Will experiment with that endpoint and report back anything useful.
@maggie44 commented on GitHub (Jan 26, 2021):
Didn't get very far. Turns out the HTML the API pipes out is missing headings, css, all the formatting, would be a lot of work to go from there to something usable.
Is there a way to access the HTML used by the exporter but with the original HREF to the images and/or video rather than the embedded images? It would be a fairly simple (in theory) mirror of that page to then get it with exported content.

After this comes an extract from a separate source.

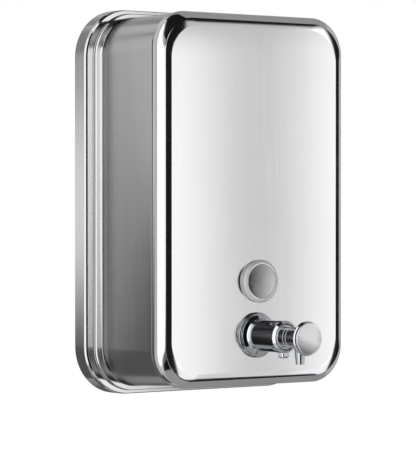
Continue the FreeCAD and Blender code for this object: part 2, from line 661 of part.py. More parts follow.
def plunger_stem():
    stem = rod(STEM_RADIUS, STEM_REAR, BUTTON_REAR, VALVE_Z)
    for reach in STEM_GROOVES:
        groove = ring(STEM_RADIUS + PAST, STEM_GROOVE_RADIUS, reach, reach + STEM_GROOVE_WIDTH, VALVE_Z)
        stem = stem.cut(groove)
    stem = stem.cut(rod(STEM_BORE_RADIUS, STEM_REAR - PAST, STEM_BORE_STEP, VALVE_Z))
    stem = stem.cut(rod(STEM_PASSAGE_RADIUS, STEM_BORE_STEP - PAST, BUTTON_REAR, VALVE_Z))
    stem = stem.cut(rod(STEM_BORE_RADIUS, BUTTON_REAR - BUTTON_SPIGOT_LENGTH, BUTTON_REAR + PAST, VALVE_Z))
    port = post(NOZZLE_SPIGOT_RADIUS + GAP, VALVE_Z - STEM_RADIUS - PAST, VALVE_Z, NOZZLE_REACH)
    return stem.cut(port)


def push_button():
    disc = cap(BUTTON_RADIUS, BUTTON_SAG, BUTTON_REAR, BUTTON_FRONT, VALVE_Z)
    disc = disc.makeFillet(BUTTON_EDGE_RADIUS, circle_edges(disc, BUTTON_RADIUS, BUTTON_REAR))
    spigot_rear = BUTTON_REAR - BUTTON_SPIGOT_LENGTH + GAP
    return disc.fuse(rod(STEM_BORE_RADIUS - GAP, spigot_rear, BUTTON_REAR + OVERLAP, VALVE_Z))


def spout_nozzle():
    seat_z = VALVE_Z - NOZZLE_TOP_RADIUS
    centre_y = FRONT_Y - NOZZLE_REACH
    tip = vec(0, centre_y, NOZZLE_TIP_Z)
    nozzle = Part.makeCone(NOZZLE_TIP_RADIUS, NOZZLE_TOP_RADIUS, seat_z - NOZZLE_TIP_Z, tip, Z_AXIS)
    saddle_half = NOZZLE_TOP_RADIUS + PAST
    saddle = rod(STEM_RADIUS + GAP, NOZZLE_REACH - saddle_half, NOZZLE_REACH + saddle_half, VALVE_Z)
    nozzle = nozzle.cut(saddle)
    spigot_top = VALVE_Z - STEM_PASSAGE_RADIUS - GAP
    nozzle = nozzle.fuse(post(NOZZLE_SPIGOT_RADIUS, VALVE_Z - STEM_RADIUS - PAST, spigot_top, NOZZLE_REACH))
    return nozzle.cut(post(NOZZLE_BORE_RADIUS, NOZZLE_TIP_Z - PAST, VALVE_Z, NOZZLE_REACH))


def piston_head():
    piston = rod(PISTON_RADIUS, PISTON_REAR, STEM_REAR, VALVE_Z)
    groove_rear = PISTON_RING_REACH - PISTON_GROOVE_HALF
    groove_front = PISTON_RING_REACH + PISTON_GROOVE_HALF
    piston = piston.cut(ring(PISTON_RADIUS + PAST, PISTON_GROOVE_RADIUS, groove_rear, groove_front, VALVE_Z))
    piston = piston.fuse(rod(STEM_BORE_RADIUS - GAP, STEM_REAR - OVERLAP, PISTON_SPIGOT_REACH, VALVE_Z))
    return piston.cut(rod(PISTON_PORT_RADIUS, PISTON_REAR - PAST, PISTON_SPIGOT_REACH + PAST, VALVE_Z))


def piston_ring():
    centre = vec(0, FRONT_Y - PISTON_RING_REACH, VALVE_Z)
    return Part.makeTorus(PISTON_RING_RADIUS, PISTON_RING_WIRE, centre, Y_AXIS)


def return_spring():
    return coil(SPRING_RADIUS, SPRING_WIRE, PUMP_BORE_REAR, PISTON_REAR, SPRING_TURNS, VALVE_Z)


def ball_lift(ball_radius, seat_radius):
    """Height of a ball's centre over the edge of the hole that it closes."""
    return math.sqrt(ball_radius ** 2 - seat_radius ** 2) + BALL_SEAT_GAP


OUTLET_BALL_REACH = PISTON_SPIGOT_REACH + ball_lift(OUTLET_BALL_RADIUS, PISTON_PORT_RADIUS)


def outlet_ball():
    return Part.makeSphere(OUTLET_BALL_RADIUS, vec(0, FRONT_Y - OUTLET_BALL_REACH, VALVE_Z))


def outlet_spring():
    """Spring whose first turn lies round the crown of the outlet ball."""
    touch = OUTLET_BALL_RADIUS + OUTLET_SPRING_WIRE
    first_turn = math.sqrt(touch ** 2 - OUTLET_SPRING_RADIUS ** 2) + BALL_SEAT_GAP
    rear = OUTLET_BALL_REACH + first_turn - OUTLET_SPRING_WIRE
    return coil(OUTLET_SPRING_RADIUS, OUTLET_SPRING_WIRE, rear, STEM_BORE_STEP, OUTLET_SPRING_TURNS, VALVE_Z)


# ---- Suction side -------------------------------------------------------------------------

def inlet_elbow():
    elbow = rod(ELBOW_RADIUS, ELBOW_REAR, ELBOW_FRONT, VALVE_Z)
    elbow = elbow.fuse(post(LEG_RADIUS, LEG_BOTTOM, VALVE_Z, LEG_REACH))
    elbow = elbow.cut(rod(SHANK_RADIUS + GAP, SHANK_REACH, ELBOW_FRONT + PAST, VALVE_Z))
    passage_rear = LEG_REACH - ELBOW_PASSAGE_RADIUS
    elbow = elbow.cut(rod(ELBOW_PASSAGE_RADIUS, passage_rear, SHANK_REACH + PAST, VALVE_Z))
    elbow = elbow.cut(post(BALL_CHAMBER_RADIUS, BALL_SEAT_Z, VALVE_Z, LEG_REACH))
    socket_top = BALL_SEAT_Z - BALL_SEAT_THICKNESS
    elbow = elbow.cut(post(BALL_SEAT_RADIUS, socket_top - PAST, BALL_SEAT_Z + PAST, LEG_REACH))
    return elbow.cut(post(DIP_TUBE_RADIUS + GAP, LEG_BOTTOM - PAST, socket_top, LEG_REACH))


def inlet_ball():
    centre_z = BALL_SEAT_Z + ball_lift(INLET_BALL_RADIUS, BALL_SEAT_RADIUS)
    return Part.makeSphere(INLET_BALL_RADIUS, vec(0, FRONT_Y - LEG_REACH, centre_z))


def dip_tube():
    top = BALL_SEAT_Z - BALL_SEAT_THICKNESS
    tube = post(DIP_TUBE_RADIUS, DIP_TUBE_BOTTOM, top, LEG_REACH)
    return tube.cut(post(DIP_TUBE_BORE, DIP_TUBE_BOTTOM - PAST, top + PAST, LEG_REACH))


def tube_strainer():
    """Slotted cup on the lower end of the dip tube."""
    strainer = post(STRAINER_RADIUS, STRAINER_BOTTOM, STRAINER_TOP, LEG_REACH)
    strainer = strainer.cut(post(DIP_TUBE_RADIUS + GAP, DIP_TUBE_BOTTOM, STRAINER_TOP + PAST, LEG_REACH))
    slot_low = STRAINER_BOTTOM + SHEET
    slot_high = slot_low + STRAINER_SLOT_HEIGHT
    strainer = strainer.cut(post(STRAINER_BORE_RADIUS, slot_low, DIP_TUBE_BOTTOM, LEG_REACH))
    middle_y = FRONT_Y - LEG_REACH
    for index in range(STRAINER_SLOTS):
        slot = box_between((0, middle_y - STRAINER_SLOT_WIDTH / 2, slot_low),
                           (STRAINER_RADIUS + PAST, middle_y + STRAINER_SLOT_WIDTH / 2, slot_high))
        slot.rotate(vec(0, middle_y, 0), Z_AXIS, 360 * index / STRAINER_SLOTS)
        strainer = strainer.cut(slot)
    return strainer


# ---- Files --------------------------------------------------------------------------------

SUB_PARTS = (
    body_shell, front_cover, back_plate, wall_bracket, hanger_rail, locking_screw,
    fill_neck, fill_lid, lid_hinge_leaf, lid_hinge_pin, lid_gasket,
    window_gasket, window_bezel, window_lens_seal, window_lens, window_inner_gasket, window_nut,
    valve_outer_gasket, valve_body, valve_inner_gasket, valve_washer, valve_lock_nut,
    end_collar, stem_seal, collar_screw,
    plunger_stem, push_button, spout_nozzle, piston_head, piston_ring, return_spring,
    outlet_ball, outlet_spring,
    inlet_elbow, inlet_ball, dip_tube, tube_strainer,
)

os.makedirs("parts", exist_ok=True)
for make in SUB_PARTS:
    shape = make()
    shape.exportStep("parts/%s.step" % make.__name__)
    print(make.__name__, "solids", len(shape.Solids), "valid", shape.isValid(), "mm3", round(shape.Volume, 1))
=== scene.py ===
import bpy
import json
import math
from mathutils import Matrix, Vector
from mathutils.geometry import delaunay_2d_cdt


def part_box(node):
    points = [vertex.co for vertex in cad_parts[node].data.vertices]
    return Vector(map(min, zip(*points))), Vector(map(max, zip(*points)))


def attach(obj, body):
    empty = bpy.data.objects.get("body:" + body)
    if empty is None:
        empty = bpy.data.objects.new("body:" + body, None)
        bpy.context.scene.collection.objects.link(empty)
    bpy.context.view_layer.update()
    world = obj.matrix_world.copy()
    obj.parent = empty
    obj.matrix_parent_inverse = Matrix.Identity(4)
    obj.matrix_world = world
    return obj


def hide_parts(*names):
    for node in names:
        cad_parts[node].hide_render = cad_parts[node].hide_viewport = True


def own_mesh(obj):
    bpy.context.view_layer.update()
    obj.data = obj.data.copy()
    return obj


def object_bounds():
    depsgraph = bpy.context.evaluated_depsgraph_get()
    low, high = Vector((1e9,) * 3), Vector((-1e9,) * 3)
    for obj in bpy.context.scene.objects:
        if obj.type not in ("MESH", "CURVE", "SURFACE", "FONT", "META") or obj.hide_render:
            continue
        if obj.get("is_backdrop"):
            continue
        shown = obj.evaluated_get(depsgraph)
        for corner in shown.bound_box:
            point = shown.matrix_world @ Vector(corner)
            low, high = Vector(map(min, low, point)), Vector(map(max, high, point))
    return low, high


# Wall mounted soap dispenser. Metres, +X right, +Y into the wall, +Z up, origin on the wall plane.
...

Wget for example has a --mirror option I could experiment with as a light-weight solution.
@ssddanbrown commented on GitHub (Jan 27, 2021):
No way to get that directly, Although the main content HTML is what you'd get out of the API; The export just wraps it up in a template with some extra styles. The export uses this template, With these export styles.

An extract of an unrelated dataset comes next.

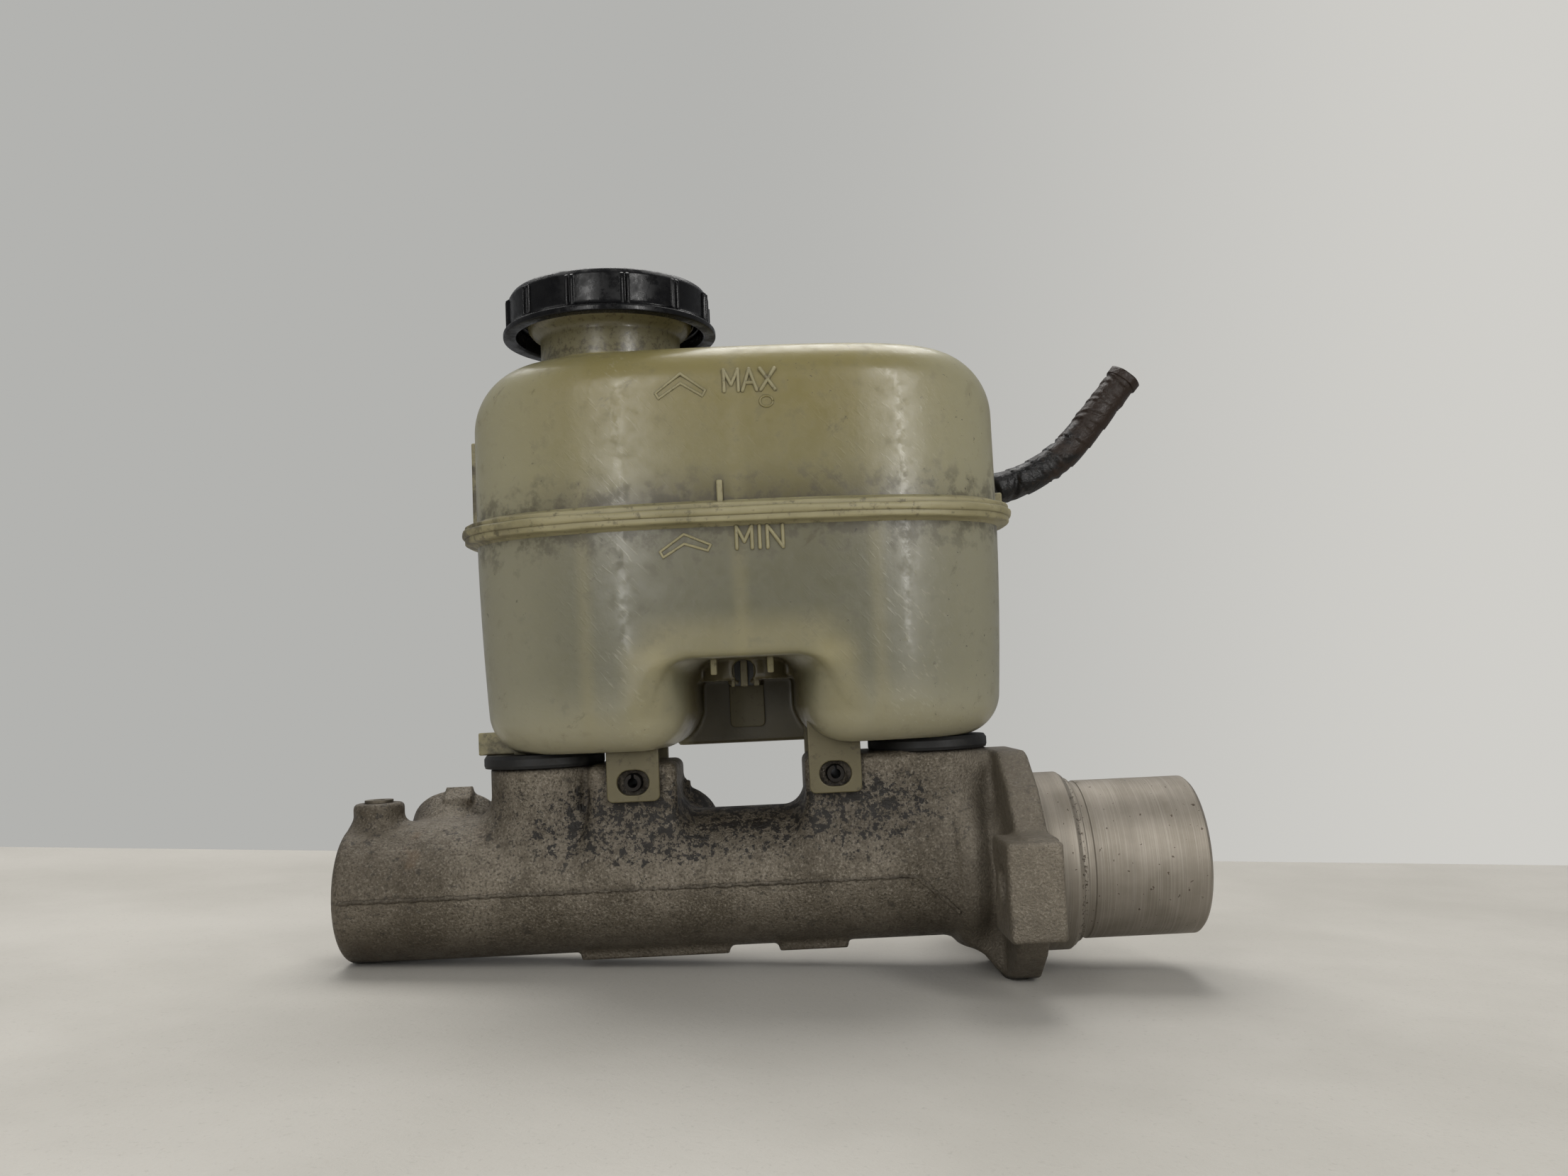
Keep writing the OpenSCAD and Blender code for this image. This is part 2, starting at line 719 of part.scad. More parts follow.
module secondary_piston() {
    color([0.7, 0.7, 0.72]) turned([
        [-153.4, 0], [-153.4, nose_r - 0.5], [-152.9, nose_r], [sec_land_x, nose_r], [sec_land_x, piston_r],
        [-141, piston_r], [-141, 9], [-129, 9], [-129, piston_r],
        [sec_mid_cup_x, piston_r], [sec_mid_cup_x, 11],
        [sec_mid_cup_x + cup_l, 11], [sec_mid_cup_x + cup_l, piston_r], [sec_rear_cup_x, piston_r],
        [sec_rear_cup_x, 11], [sec_rear_cup_x + cup_l, 11], [sec_rear_cup_x + cup_l, piston_r],
        [sec_rear_x, piston_r], [sec_rear_x, 8], [sec_rear_x - 12, 8], [sec_rear_x - 12, 0]
    ]);
}

// Rubber cup: a ring with a V groove that opens towards the pressure side (dir -1 forward, 1 rearward)
module cup(x, length, inner_r, dir = -1) {
    front = dir < 0 ? x + fit : x + length - fit;
    back = dir < 0 ? x + length - fit : x + fit;
    mid_r = (inner_r + cup_r) / 2;
    color([0.09, 0.09, 0.09]) turned([
        [front, inner_r + fit], [front, mid_r - 1.6], [front - dir * 2.4, mid_r], [front, cup_r - 0.5],
        [front - dir * 0.6, cup_r], [front - dir * 2.4, cup_r], [back, cup_r - 0.5], [back, inner_r + fit]
    ]);
}

module secondary_front_cup() { cup(sec_front_cup_x, sec_land_x - sec_front_cup_x, nose_r); }
module secondary_middle_cup() { cup(sec_mid_cup_x, cup_l, 11); }
module secondary_rear_cup() { cup(sec_rear_cup_x, cup_l, 11, 1); }

module spring_seat(x) {
    color("silver") difference() {
        union() {
            along_x(x, x + 1.2, 14);
            along_x(x - 2.5, x + 1, 8.4);
        }
        along_x(x - 4, x + 3, nose_r + fit);
    }
}

module secondary_spring_seat() { spring_seat(sec_front_cup_x - 1.3); }

// Round-wire spring from x0 to x1 with mean radius r: a ring of wire points carried along a helix
module coil(x0, x1, r, wire_r, turns) {
    around = 20;
    sides = 8;
    n = turns * around;
    run = x1 - x0 - 2 * wire_r;
    rings = [for (i = [0:n]) let (a = 360 * i / around, x = x0 + wire_r + run * i / n)
        for (j = [0:sides - 1]) let (b = 360 * j / sides, q = r + wire_r * cos(b))
            [x + wire_r * sin(b), q * cos(a), q * sin(a)]];
    sides_faces = [for (i = [0:n - 1], j = [0:sides - 1]) let (k = (j + 1) % sides)
        [i * sides + j, (i + 1) * sides + j, (i + 1) * sides + k, i * sides + k]];
    polyhedron(rings, concat(
        [for (q = sides_faces) [q[0], q[1], q[2]]],
        [for (q = sides_faces) [q[0], q[2], q[3]]],
        [[for (j = [0:sides - 1]) j]],
        [[for (j = [sides - 1:-1:0]) n * sides + j]]
    ));
}

module secondary_spring() {
    color("lightsteelblue") coil(bore_end + 0.1, sec_front_cup_x - 1.4, 11.2, 1.3, 6);
}

// ---- Primary piston ----

module primary_piston() {
    color([0.7, 0.7, 0.72]) difference() {
        turned([
            [-34, 0], [-34, nose_r - 0.5], [-33.5, nose_r], [-25.8, nose_r],
            [-25.8, piston_r], [-22, piston_r],
            [-22, 9.5], [12.5, 9.5], [12.5, piston_r], [pri_rear_cup_x, piston_r], [pri_rear_cup_x, 11],
            [pri_rear_cup_x + cup_l, 11], [pri_rear_cup_x + cup_l, piston_r], [pri_rear_x - 0.8, piston_r],
            [pri_rear_x, piston_r - 0.8], [pri_rear_x, 0]
        ]);
        along_x(pri_rear_x - socket_l, pri_rear_x + 1, socket_r);
        along_x(-35, -20, 3 + fit);
    }
}

module primary_front_cup() { cup(pri_front_cup_x, 5.2, nose_r); }
module primary_rear_cup() { cup(pri_rear_cup_x, cup_l, 11); }
module primary_spring_seat() { spring_seat(pri_front_cup_x - 1.3); }

module primary_spring() {
    color("lightsteelblue") coil(sec_rear_x + 1.5, pri_front_cup_x - 1.4, 11.2, 1.3, 9);
}

// Hat-shaped cage: its brim rests on the secondary piston and its crown holds the screw's head
module primary_spring_cage() {
    brim = sec_rear_x + 0.05;
    color("silver") turned([
        [brim, cage_r - 1.1], [brim, 13], [brim + 1.3, 13], [brim + 1.3, cage_r], [cage_end_x + 1.3, cage_r],
        [cage_end_x + 1.3, 3.3], [cage_end_x, 3.3], [cage_end_x, cage_r - 1.1]
    ]);
}

module cage_screw() {
    color("silver") difference() {
        union() {
            along_x(screw_head_x, cage_end_x - 0.05, 5.2);
            along_x(cage_end_x - 1, -21, 3);
        }
        along_x(screw_head_x - 1, screw_head_x + 1.8, 2.2);
    }
}

// ---- Open end ----

module stop_washer() {
    color("silver") difference() {
        along_x(washer_x, groove_x - 0.05, bore_r - 0.1);
        along_x(washer_x - 1, groove_x + 1, 9.5);
    }
}

// Internal circlip with its gap and two eyes
module snap_ring() {
    thick = 1.5;
    x = groove_x + 0.05;
    color([0.3, 0.3, 0.32]) difference() {
        union() {
            difference() {
                along_x(x, x + thick, bore_r + 1.3);
                along_x(x - 1, x + thick + 1, bore_r - 2.2);
                translate([x - 1, -2.5, -25]) cube([4, 5, 20]);
            }
            for (side = [-1, 1]) translate([0, side * 4.2, -12.6]) along_x(x, x + thick, 2.4);
        }
        for (side = [-1, 1]) translate([0, side * 4.2, -12.6]) along_x(x - 1, x + thick + 1, 1);
    }
}

cylinder_body();
bleed_plug();
front_tube_seat();
rear_tube_seat();
reservoir_upper();
reservoir_lower();
front_grommet();
rear_grommet();
front_retaining_pin();
rear_retaining_pin();
filler_cap();
cap_gasket();
level_float();
float_magnet();
sensor_housing();
reed_switch();
sensor_terminals();
sensor_plug();
harness_sleeve();
harness_wires();
secondary_piston();
secondary_front_cup();
secondary_middle_cup();
secondary_rear_cup();
secondary_spring_seat();
secondary_spring();
primary_piston();
primary_front_cup();
primary_rear_cup();
primary_spring_seat();
primary_spring();
primary_spring_cage();
cage_screw();
stop_washer();
snap_ring();
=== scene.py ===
"""Brake master cylinder: the looks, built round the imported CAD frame.

Shapes are worked out in millimetres, as signed distance functions that are turned into meshes, or as turned and
swept profiles. They are scaled to metres when a mesh is made.
"""

import math

import bmesh
import bpy
import numpy as np
from mathutils import Matrix, Vector


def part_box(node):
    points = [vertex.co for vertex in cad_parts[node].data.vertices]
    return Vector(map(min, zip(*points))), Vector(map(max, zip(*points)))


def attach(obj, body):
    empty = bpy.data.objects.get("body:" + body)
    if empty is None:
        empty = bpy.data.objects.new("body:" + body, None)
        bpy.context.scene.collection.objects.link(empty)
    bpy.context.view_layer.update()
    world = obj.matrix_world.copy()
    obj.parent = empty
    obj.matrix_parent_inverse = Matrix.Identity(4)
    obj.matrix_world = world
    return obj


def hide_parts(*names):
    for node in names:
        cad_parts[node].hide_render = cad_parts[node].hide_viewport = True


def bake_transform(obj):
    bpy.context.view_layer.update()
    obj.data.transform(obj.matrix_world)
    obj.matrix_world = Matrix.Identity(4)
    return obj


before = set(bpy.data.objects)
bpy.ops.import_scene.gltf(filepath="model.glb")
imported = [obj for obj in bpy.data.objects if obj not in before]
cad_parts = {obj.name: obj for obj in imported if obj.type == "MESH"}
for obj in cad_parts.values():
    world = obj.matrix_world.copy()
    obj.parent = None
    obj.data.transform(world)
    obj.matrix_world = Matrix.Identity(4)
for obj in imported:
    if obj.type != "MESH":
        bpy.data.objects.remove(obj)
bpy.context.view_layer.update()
MM = 0.001


def node_box(name):
    """Lowest and highest corner of a CAD node, in millimetres."""
    lo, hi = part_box(name)
    return np.array(lo) / MM, np.array(hi) / MM


def node_middle(name):
    lo, hi = node_box(name)
    return (lo + hi) / 2


# ---- Sizes, read from the CAD frame where it holds them ----

BODY_LO, BODY_HI = node_box("cylinder_body")
UPPER_LO, UPPER_HI = node_box("reservoir_upper")
CAP_LO, CAP_HI = node_box("filler_cap")

# Casting
BARREL_R = 21.0
BORE_R = 15.875
BORE_END = -205.0
TOWER_R = 16.5
TOWER_TOP = 36.3
TOWERS_X = (node_middle("front_grommet")[0], node_middle("rear_grommet")[0])
PINS_X = (node_middle("front_retaining_pin")[0], node_middle("rear_retaining_pin")[0])
PIN_Z = node_middle("front_retaining_pin")[2]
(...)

@maggie44 commented on GitHub (May 27, 2021):
Having given it some more thought, how would you feel about PanDoc as an optional exporter similar to how wkhtmltopdf is currently integrated? This wrapper is proving useful: https://github.com/ueberdosis/pandoc
Would also help resolve some other issues that I don't think we will find a way around:
linuxserver/docker-bookstack#80
#2459
@ssddanbrown commented on GitHub (May 31, 2021):
Hi @maggie0002,
Sorry for my lack of response.
To be honest, I'd not be very keen. Supporting both of the existing PDF export options has already proved a lot more challenging than hoped and consumed a lot of my time in the various requests & issues that have generated from it. The range of conversion formats that pandoc would open up would worry me, and I think that it's optimistic that it'll solve more issues than it'll create as an alternative PDF generator, especially since I believe pandoc will use WKHTMLtoPDF by default anyway for HTML to PDF conversions.